Three of the four major indices have now broken out over that resistance, which takes away one of the negatives - particularly if it can hold over the next day or so, reducing the probability that we're witnessing a "false" breakout.
Another unusual data point is that Treasury Note yields broke down hard yesterday, with the 10-year yield shedding nearly 2.5%. Since the October high, it has dropped that much 17 times...and 16 times, the S&P 500 also fell on the day (the one exception was January 30th).

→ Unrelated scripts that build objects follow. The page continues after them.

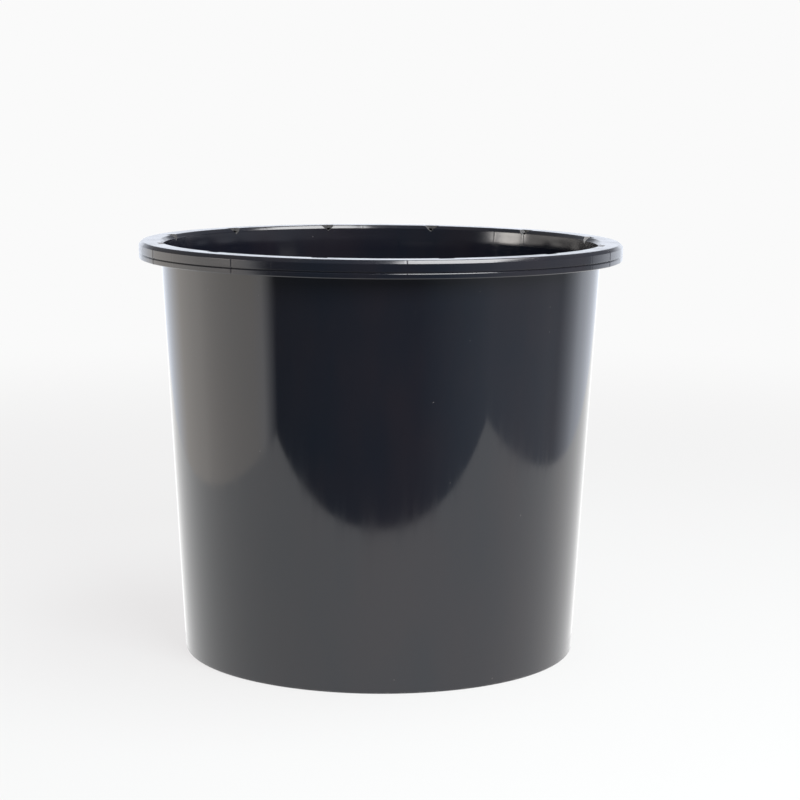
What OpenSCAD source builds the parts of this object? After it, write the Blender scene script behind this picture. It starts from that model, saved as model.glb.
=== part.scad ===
// Florist bucket: a round tapered bucket, moulded in one shot, with a hollow turned-down rim.
// The moulding is divided into the regions that its mould forms with separate inserts.
// Origin: centre of the foot, on the floor. +Z is up along the axis of the bucket.

/* [Overall] */
// Height from the floor to the top of the rim
height = 256.4; // [180:0.2:340]
// Diameter over the outside of the rim
rim_d = 300; // [276:1:380]
// Diameter of the wall where it meets the floor
base_d = 244.6; // [200:0.2:268]

/* [Wall and base] */
// Thickness of the side wall, measured level
wall_t = 2; // [1.2:0.1:4]
// Thickness of the base plate
base_t = 2.2; // [1.4:0.1:4]
// Height of the base plate's underside above the floor
base_rise = 3; // [2:0.1:8]
// Radius of the fillet inside, between wall and base
heel_fillet = 6; // [3:0.5:14]
// Level width of the foot ring
foot_w = 3.6; // [3:0.1:8]
// How far the foot ring is set in from the wall at the witness line
foot_set = 0.15; // [0:0.05:0.5]
// Radius of the foot ring's outer edge at the floor
foot_edge = 1; // [0.4:0.1:1.4]
// Diameter of the dimple round the gate, under the base plate
gate_d = 18; // [10:1:40]
// Depth of the dimple round the gate
gate_depth = 0.8; // [0.3:0.1:1]
// Diameter of the pip that the gate leaves
pip_d = 3; // [1:0.5:6]
// Height of the pip that the gate leaves
pip_h = 0.6; // [0.2:0.1:0.8]

/* [Rim] */
// Overall height of the rim
rim_h = 10.7; // [8.8:0.1:20]
// How far the rim stands out from the collar
rim_out = 13.3; // [9:0.1:20]
// Thickness of the rim's flat top
flange_t = 2; // [1.2:0.1:2.8]
// Level width of the eased corners of the rim's top, inside and outside
corner_w = 2.6; // [2.2:0.1:3.4]
// Height of the eased corners
corner_h = 2.1; // [1.8:0.1:2.6]
// Radius where the flat top rolls over into the bevel of an eased corner
corner_roll = 1.7; // [0.8:0.1:1.7]
// Thickness of the rim's outer band
band_t = 2.2; // [2:0.1:3]
// Height of the lip below the parting line
lip_h = 4; // [2.8:0.1:4.4]
// Height of the groove between the outer band and the lip
groove_h = 0.35; // [0.2:0.05:0.6]
// How far the floor of the groove is set back from the outer band
groove_set = 0.7; // [0.6:0.1:1.2]
// How far the face of the lip is set back from the outer band
lip_set = 0.1; // [0:0.1:0.4]
// Height of the bevel on the lip's outer top edge, under the groove
brow_h = 0.8; // [0.4:0.1:1]
// Radius of the lip's outer lower edge
lip_edge = 0.8; // [0.3:0.1:0.8]
// Radius of the lip's inner lower edge
lip_edge_in = 0.2; // [0.1:0.05:0.25]
// How far the collar stands out from the top of the wall, and leans out on its inner face
collar_step = 0.6; // [0:0.1:1.4]

/* [Ribs and notches] */
// Number of ribs under the rim
rib_count = 36; // [24:3:48]
// Thickness of a rib
rib_t = 1; // [0.8:0.1:2]
// How far the ribs stop above the rim's lower edge
rib_up = 1.2; // [0.5:0.1:2.2]
// Turn of the first rib from the +X axis, in degrees
rib_phase = 6; // [0:0.5:10]
// Number of the first rib that has a notch over it
first_notch_rib = 2; // [1:1:3]
// Ribs from one notch to the next
ribs_per_notch = 3; // [2:1:6]
// Width of a notch at the top of the rim
notch_w = 9.4; // [6:0.1:12]
// Depth of a notch below the top of the rim
notch_h = 3.8; // [3:0.1:4.5]
// Reach of a notch outwards from the collar's inner face
notch_reach = 5.3; // [3.5:0.1:7]

/* [Hidden] */
$fn = 180;
arc_steps = 8;      // straight steps in each rounded corner
overshoot = 1;      // how far a cutting shape passes a face
plastic = "#1c1d22";

rim_r = rim_d / 2;
base_r = base_d / 2;
rim_low = height - rim_h;               // lower edge of the rim
corner_low = height - corner_h;         // where the eased corners begin
hollow_top = height - flange_t;         // underside of the flat top, in the hollow
neck_h = 0.4;                           // height of the necks below the flat top's region
neck_low = min(corner_low, hollow_top) - neck_h;
parting_z = rim_low + lip_h;
rib_low = rim_low + rib_up;

collar_out = rim_r - rim_out;
collar_in = collar_out - wall_t;
band_in = rim_r - band_t;
groove_r = rim_r - groove_set;
lip_out = rim_r - lip_set;
brow_z = parting_z - groove_h;

// Angle above the level at which the bevel of an eased corner faces
bevel_face = atan2(corner_roll - corner_h, corner_w)
    + acos(corner_roll / norm([corner_w, corner_h - corner_roll]));

floor_z = base_rise + base_t;           // the bucket's inside floor
heel_top = floor_z + heel_fillet;
wall_lean = (collar_out - collar_step - base_r) / rim_low;
fillet_r = wall_in(heel_top) - heel_fillet * sqrt(1 + wall_lean * wall_lean);  // centre of the fillet
plate_r = fillet_r;                     // the base plate ends where the fillet begins

rib_pitch = 360 / rib_count;
notch_count = floor(rib_count / ribs_per_notch);

// Outer and inner radius of the tapered wall at height z
function wall_out(z) = base_r + wall_lean * z;
function wall_in(z) = wall_out(z) - wall_t;

// Points of an arc of radius r about c, from angle a to angle b
function arc(c, r, a, b) = [for (i = [0:arc_steps])
    c + r * [cos(a + (b - a) * i / arc_steps), sin(a + (b - a) * i / arc_steps)]];

// Turning angle of rib i, and its two-digit name
function rib_angle(i) = rib_phase + (i - 1) * rib_pitch;
function rib_name(i) = str("rim_rib_", i < 10 ? "0" : "", i);

// V-shaped notches through the inner corner of the rim, each over a rib
module notches() {
    slope = notch_w / 2 / notch_h;
    for (k = [1:notch_count])
        rotate([0, 0, rib_angle(first_notch_rib + (k - 1) * ribs_per_notch)])
            translate([collar_in - overshoot, 0, height])
                rotate([90, 0, 90])
                    linear_extrude(notch_reach + overshoot)
                        polygon([[0, -notch_h],
                                 [slope * (notch_h + overshoot), overshoot],
                                 [-slope * (notch_h + overshoot), overshoot]]);
}

module side_wall() {
    color(plastic) rotate_extrude()
        polygon([[wall_in(heel_top), heel_top], [wall_out(heel_top), heel_top],
                 [wall_out(rim_low), rim_low], [wall_in(rim_low), rim_low]]);
}

// The fillet's arc stops where it is tangent to the leaning wall
module heel() {
    color(plastic) rotate_extrude()
        polygon(concat([[plate_r, base_rise], [wall_out(base_rise), base_rise],
                        [wall_out(heel_top), heel_top], [wall_in(heel_top), heel_top]],
                       arc([fillet_r, heel_top], heel_fillet, -atan(wall_lean), -90)));
}

module foot_ring() {
    foot_r = wall_out(0) - foot_set;
    color(plastic) rotate_extrude()
        polygon(concat([[foot_r - foot_w, base_rise], [foot_r - foot_w, foot_edge]],
                       arc([foot_r - foot_w + foot_edge, foot_edge], foot_edge, 180, 270),
                       arc([foot_r - foot_edge, foot_edge], foot_edge, 270, 360),
                       [[wall_out(base_rise) - foot_set, base_rise]]));
}

module base_plate() {
    color(plastic) {
        difference() {
            translate([0, 0, base_rise]) cylinder(r = plate_r, h = base_t);
            translate([0, 0, base_rise - overshoot]) cylinder(d = gate_d, h = gate_depth + overshoot);
        }
        translate([0, 0, base_rise + gate_depth - pip_h]) cylinder(d = pip_d, h = pip_h);
    }
}

// The collar's inner face leans out by collar_step, from the top of the wall to the flat top
module rim_collar() {
    color(plastic) difference() {
        rotate_extrude()
            polygon([[wall_in(rim_low), rim_low], [wall_out(rim_low), rim_low],
                     [collar_out, rib_low], [collar_out, neck_low], [collar_in, neck_low]]);
        notches();
    }
}

// The flat top, with a bevelled and rolled corner on each side and a neck down to the band and the collar
module rim_flange() {
    roll_z = height - corner_roll;
    color(plastic) difference() {
        rotate_extrude()
            polygon(concat([[collar_in, neck_low], [collar_out, neck_low],
                            [collar_out, hollow_top], [band_in, hollow_top],
                            [band_in, neck_low], [rim_r, neck_low], [rim_r, corner_low]],
                           arc([rim_r - corner_w, roll_z], corner_roll, bevel_face, 90),
                           arc([collar_in + corner_w, roll_z], corner_roll, 90, 180 - bevel_face),
                           [[collar_in, corner_low]]));
        notches();
    }
}

module rim_skirt() {
    color(plastic) rotate_extrude()
        polygon([[band_in, parting_z], [rim_r, parting_z], [rim_r, neck_low], [band_in, neck_low]]);
}

// The lip hangs below a groove, with a bevel under the groove and round lower edges
module rim_lip() {
    color(plastic) rotate_extrude()
        polygon(concat([[groove_r, parting_z], [band_in, parting_z]],
                       arc([band_in + lip_edge_in, rim_low + lip_edge_in], lip_edge_in, 180, 270),
                       arc([lip_out - lip_edge, rim_low + lip_edge], lip_edge, 270, 360),
                       [[lip_out, brow_z - brow_h], [groove_r, brow_z]]));
}

// One rib fills the hollow of the rim from the collar to the outer band and the lip
module rim_rib(i) {
    color(plastic) difference() {
        rotate([0, 0, rib_angle(i)])
            intersection() {
                rotate_extrude()
                    polygon([[collar_out, rib_low], [band_in, rib_low],
                             [band_in, hollow_top], [collar_out, hollow_top]]);
                translate([collar_in, -rib_t / 2, rim_low])
                    cube([rim_r - collar_in, rib_t, rim_h]);
            }
        notches();
    }
}

side_wall();
heel();
foot_ring();
base_plate();
rim_collar();
rim_flange();
rim_skirt();
rim_lip();
for (i = [1:rib_count])
    rim_rib(i);
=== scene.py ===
import math
import random

import bpy
from mathutils import Matrix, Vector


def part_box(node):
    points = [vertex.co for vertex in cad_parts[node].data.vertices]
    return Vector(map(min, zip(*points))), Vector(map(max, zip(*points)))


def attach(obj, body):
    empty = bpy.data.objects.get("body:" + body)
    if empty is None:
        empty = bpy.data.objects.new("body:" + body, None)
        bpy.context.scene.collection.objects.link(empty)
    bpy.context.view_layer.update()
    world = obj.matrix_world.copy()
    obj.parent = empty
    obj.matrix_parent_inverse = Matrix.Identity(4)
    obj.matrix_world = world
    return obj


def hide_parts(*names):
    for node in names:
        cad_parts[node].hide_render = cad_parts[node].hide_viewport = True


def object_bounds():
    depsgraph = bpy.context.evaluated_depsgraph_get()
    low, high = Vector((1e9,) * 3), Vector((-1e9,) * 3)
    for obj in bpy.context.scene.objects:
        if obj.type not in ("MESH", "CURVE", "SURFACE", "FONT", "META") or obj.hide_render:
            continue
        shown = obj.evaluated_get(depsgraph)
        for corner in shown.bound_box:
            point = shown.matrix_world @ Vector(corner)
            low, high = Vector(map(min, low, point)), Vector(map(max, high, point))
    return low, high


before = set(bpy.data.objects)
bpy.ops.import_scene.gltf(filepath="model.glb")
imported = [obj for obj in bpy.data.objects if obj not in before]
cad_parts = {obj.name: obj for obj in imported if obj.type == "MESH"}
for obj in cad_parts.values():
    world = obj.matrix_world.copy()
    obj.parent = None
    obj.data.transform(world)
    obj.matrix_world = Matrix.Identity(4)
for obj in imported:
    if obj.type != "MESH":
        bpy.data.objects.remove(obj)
cad_low, cad_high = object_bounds()
scene = bpy.context.scene

# ---- Camera ---------------------------------------------------------------------------------
# A short telephoto on a tripod, a little above the rim and looking slightly down, with the
# bucket just left of the middle of the view.
camera_data = bpy.data.cameras.new("camera")
camera_data.sensor_width = 36
camera_data.lens = 100
look_down = math.radians(8.42)
camera_roll = math.radians(0.43)
camera = bpy.data.objects.new("camera", camera_data)
camera.matrix_world = (
    Matrix.Translation((0.0125, -1.382, 0.3605))
    @ Matrix.Rotation(math.pi / 2 - look_down, 4, "X")
    @ Matrix.Rotation(camera_roll, 4, "Z")
)
scene.collection.objects.link(camera)
scene.camera = camera

# ---- Side wall ------------------------------------------------------------------------------
# A thin tapered tube of black polypropylene, moulded in one shot with the rest of the bucket.
# It shrinks onto a polished core, so it is glossy, a little wavy, and streaked as it is pushed off.
WALL_THICKNESS = 0.002
wall_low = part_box("side_wall")[0].z
wall_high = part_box("side_wall")[1].z
heel_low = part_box("heel")[0].z
heel_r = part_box("heel")[1].x
wall_lean = (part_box("side_wall")[1].x - heel_r) / (wall_high - wall_low)


def wall_r(height):
    """Radius of the outside of the tapered wall at a height."""
    return heel_r + wall_lean * (height - wall_low)


def add_node(tree, kind, **settings):
    node = tree.nodes.new(kind)
    for name, value in settings.items():
        setattr(node, name, value)
    return node


def feed(tree, socket, value):
    """Links another socket to this one, or sets its own number or colour."""
    if isinstance(value, bpy.types.NodeSocket):
        tree.links.new(value, socket)
    else:
        socket.default_value = value


def maths(tree, operation, first, second=0.0, third=None):
    node = add_node(tree, "ShaderNodeMath", operation=operation)
    feed(tree, node.inputs[0], first)
    feed(tree, node.inputs[1], second)
    if third is not None:
        feed(tree, node.inputs[2], third)
    return node.outputs[0]


def between(tree, value, low, high, to_low=0.0, to_high=1.0, smooth=False):
    """Maps low..high to to_low..to_high, held at both ends."""
    node = add_node(tree, "ShaderNodeMapRange")
    node.interpolation_type = "SMOOTHSTEP" if smooth else "LINEAR"
    for socket, given in zip(node.inputs, (value, low, high, to_low, to_high)):
        feed(tree, socket, given)
    return node.outputs[0]


def vector(tree, x, y, z):
    node = add_node(tree, "ShaderNodeCombineXYZ")
    for socket, given in zip(node.inputs, (x, y, z)):
        feed(tree, socket, given)
    return node.outputs[0]


def stretched(tree, coords, scale, turn=(0, 0, 0)):
    """The coordinates turned, then scaled along each axis."""
    node = add_node(tree, "ShaderNodeMapping", vector_type="POINT")
    tree.links.new(coords, node.inputs["Vector"])
    node.inputs["Scale"].default_value = scale
    node.inputs["Rotation"].default_value = [math.radians(a) for a in turn]
    return node.outputs[0]


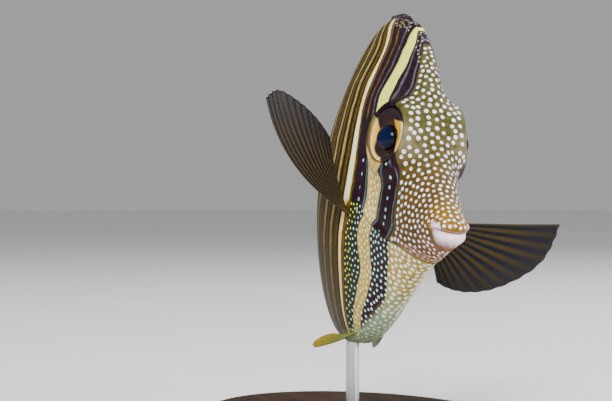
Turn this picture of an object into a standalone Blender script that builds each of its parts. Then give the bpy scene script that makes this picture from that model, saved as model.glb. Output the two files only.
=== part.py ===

So yesterday's 1%+ rally in stocks was something we haven't really seen much of since the latest trouble began. Depending on which side of the fence you fall on, you could either consider that a very positive change as stocks begin to trade on their own merits instead of global structural concerns, or it's a negative because the move in stocks was "fake".
I find that latter argument hard to swallow, even though I'm positioned net short. As I've been noting over the past week or so, many of the inter-market correlations that have consistently held since October are breaking down, and even though I've bet against the rally for now, I think overall that's a positive for stocks going forward.
Bottom line, I have a very difficult time chasing prices higher here, as the probability of these gains being given back seems high. I'm net short (and squirming because of it), but I will not forsake risk control just because I think I will be right eventually. If we continue to hold above the previous resistance levels on the major indices (1420 for the S&P, 2000 for the NDX and 740 for the RUT), then as a matter of discipline I'll have to reduce exposure or excuse myself from the short side, no matter how wrong that may feel at the time, and look to re-enter if/when prices show some better signs of weakness taking hold.
All the best,
Jason Goepfert President and CEO Sundial Capital Research, Inc.